J'aime aussi la présence massive de ces photos qui inverse le mode de pensée sur la réalité: soudain ce qui est trés réel ce sont ces immenses choses lourdes et imposantes, je ne peux éviter de m'y confronter et de les trouver tantôt effrayantes tantôt rassurantes. Pour le reste, to be or not to be, fiction mise en scène par l'artiste, ou alors précision cinglante du moindre détail (tant la qualité des tirages est remarquable), libre à chacun d'apprécier la valeur de la photographie pour ce qu'elle n'est plus: une simple représentation du monde. Tout comme la peinture qui s'était émancipée du réel, le champ (hors champ) ouvert par ces artistes à la photographie contemporaine dépasse notre entendement. Médium à part entière, la photographie questionne déraisonne tâtonne et donne. Je prends!
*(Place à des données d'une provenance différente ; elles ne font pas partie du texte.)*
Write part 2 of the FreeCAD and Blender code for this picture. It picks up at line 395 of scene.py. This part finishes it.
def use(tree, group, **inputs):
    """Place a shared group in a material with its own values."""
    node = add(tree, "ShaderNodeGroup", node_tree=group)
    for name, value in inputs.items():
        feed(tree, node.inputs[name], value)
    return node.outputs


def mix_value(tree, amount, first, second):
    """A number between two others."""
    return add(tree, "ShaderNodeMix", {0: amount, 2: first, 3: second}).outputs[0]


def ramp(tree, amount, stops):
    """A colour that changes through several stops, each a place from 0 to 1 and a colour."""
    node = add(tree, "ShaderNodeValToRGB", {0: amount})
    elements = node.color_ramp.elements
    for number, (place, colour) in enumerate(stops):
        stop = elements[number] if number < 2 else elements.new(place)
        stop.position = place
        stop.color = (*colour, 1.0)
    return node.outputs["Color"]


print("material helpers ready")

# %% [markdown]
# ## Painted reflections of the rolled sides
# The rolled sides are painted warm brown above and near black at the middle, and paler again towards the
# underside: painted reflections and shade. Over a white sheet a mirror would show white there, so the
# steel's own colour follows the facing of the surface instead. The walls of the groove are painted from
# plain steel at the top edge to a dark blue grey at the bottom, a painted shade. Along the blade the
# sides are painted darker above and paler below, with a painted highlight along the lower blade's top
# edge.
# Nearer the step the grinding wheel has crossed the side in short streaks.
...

Années 1980, un parcours photographique[...]

Dieter Appelt, Jean-Marc Bustamante, John Coplans, Gûnther förg, Craigie Horsfield, Suzanne Lafont, Jean-Luc Moulène, Patrick Tosani, William Wegman Jusqu'au 23 mai 2010

[MAC], 69 avenue d'Haïfa, 13008 Marseille. T 04 91 25 01 07, ouvert de 10h à 17h, fermé les lundis et jours fériés.